I didn’t do it. I just left it alone. I had about a million justifications for why an apology was not necessary or would even be welcome to him, but of course it was just too awkward and I was just too proud.
The fallout from the event dragged on. It caused a lot of problems. There were a lot of hard feelings, and not just on my part. It greatly hurt my husband—the most important person in the world to me—and still I tried to ignore it. I’m the poster child for complete selfishness, motivated by pride.
A couple weeks later, in my Monday morning quiet time, God spoke loudly and clearly—I was being blatantly disobedient to what he’d commanded and I had to fix it. I couldn’t continue on, worshipping him and acting like a good little Christian if I wasn’t obeying him. Kinda’ like how Jesus tells the disciples if they love him, they’ll obey his commands. That’s a little nugget of truth that hasn’t changed over the past 2000 years. Oops. So I prayed in anticipation of apologizing. I prayed a lot. I prayed and fasted and prayed. And once I took that step in apologizing, he was quick to acknowledge we’d both acted ridiculous and we’d just pretend the event never happened. And it hasn’t been spoken of since.

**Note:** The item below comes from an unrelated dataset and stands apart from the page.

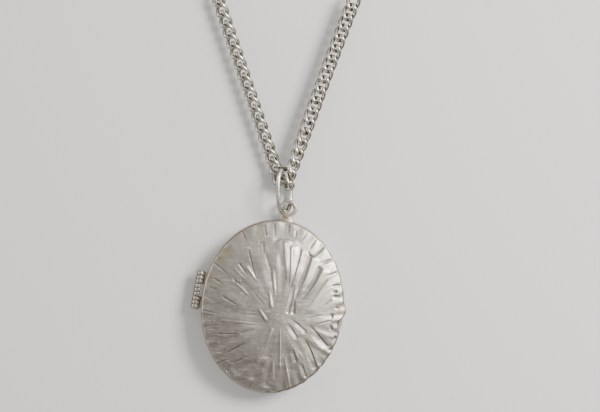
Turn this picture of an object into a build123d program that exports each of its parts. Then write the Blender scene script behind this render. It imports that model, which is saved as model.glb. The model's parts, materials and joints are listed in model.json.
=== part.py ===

So back up a bit. Meanwhile, I had been getting super-stressed about finances. The numbers just weren’t where I needed to be, and I couldn’t understand it. Ronnie and I are careful to tithe off every income we get and give above and beyond the tithe monthly to other places. When someone has a need, we usually pray about it together and donate at least something to help with the need. And yet we were struggling, big time. This had gone on for a while, and I was so stressed about money I could barely focus on anything else. I didn’t understand—we were obedient, we made sacrifices, and still we were struggling.
Then that Monday morning came, I obeyed God in apologizing, and afterward experienced a shocking transformation in my mind about other areas of faithfulness. This is about where the Bible says (in James), “For the person who keeps all of the laws except one is as guilty as a person who has broken all of God’s laws.” I may be the best steward of my money that I possibly can be, but if I am deliberately disobedient to God day after day in an unrelated issue, that’s as bad as if I was greedy with my money and kept it all to myself. Instead, I fell in line with the Pharisees Jesus cursed when he said, “[Y]ou are careful to tithe even the tiniest income from your herb gardens, but you ignore justice and the love of God. You should tithe, yes, but do not neglect the more important things.” Again, here’s the “love of God,” which is equivalent to obedience to God. Meaning: yeah, you need to be tithing, but don’t think being obedient to God in one area cancels out disobedience to him in another.
I got it, then. I wrote in my journal, “I really feel like I’m understanding more about what you mean when you say ‘obedience is better than sacrifice.’” That’s from 1 Samuel 15:22. King Saul had been told explicitly to destroy this town and kill every living thing—including the livestock. Instead Saul kept the livestock. Samuel, a prophet, asked him why he had disobeyed God’s commands and Saul tried to justify it by using the livestock as a sacrifice to God. Samuel responds, “What is more pleasing to the Lord: your burnt offerings and sacrifices or your obedience to his voice? Listen! Obedience is better than sacrifice, and submission is better than offering the fat of rams.” Meaning: if God had wanted Saul to sacrifice the livestock to him, he would have said so. Instead he demanded obedience, and he didn’t get it. You’ll find similar comments in Isaiah 1 when God really unloads on the nation of Judah. “‘What makes you think I want all your sacrifices?’ says the Lord. ‘I am sick of your burnt offerings of rams and the fat of fattened cattle. I get no pleasure from the blood of bulls and lambs and goats. …Wash yourselves and be clean! Get your sins out of my sight. Give up your evil ways. Learn to do good. Seek justice. Help the oppressed. Defend the cause of orphans. Fight for the rights of widows.’”
Did that mean God hated sacrifices? Absolutely not. Open to almost any page of the Pentateuch and you’ll find God outlining instructions for one offering or another. But the sacrifices and offering to him are meaningless if we’re disobedient to his commands. I’ll end with Hosea 6:6, which echoes the same idea: “I want you to show love, not offer sacrifices. I want you to know me more than I want burnt offerings.” Jesus re-emphasized this point in Matthew 9 when he scolded the Pharisees that they needed to learn the meaning of Hosea 6:6. That, if you can imagine, was a huge insult to someone who’d spent his entire life studying the Scriptures. It’s kinda’ like telling a rocket scientist that he needs to learn what Newton’s First Law of Motion means.
God’s commands to us? Give offerings and sacrifices, pay tithes, help others, yes, all of this. But above all: Know me. Love me. Obey me. These things come first.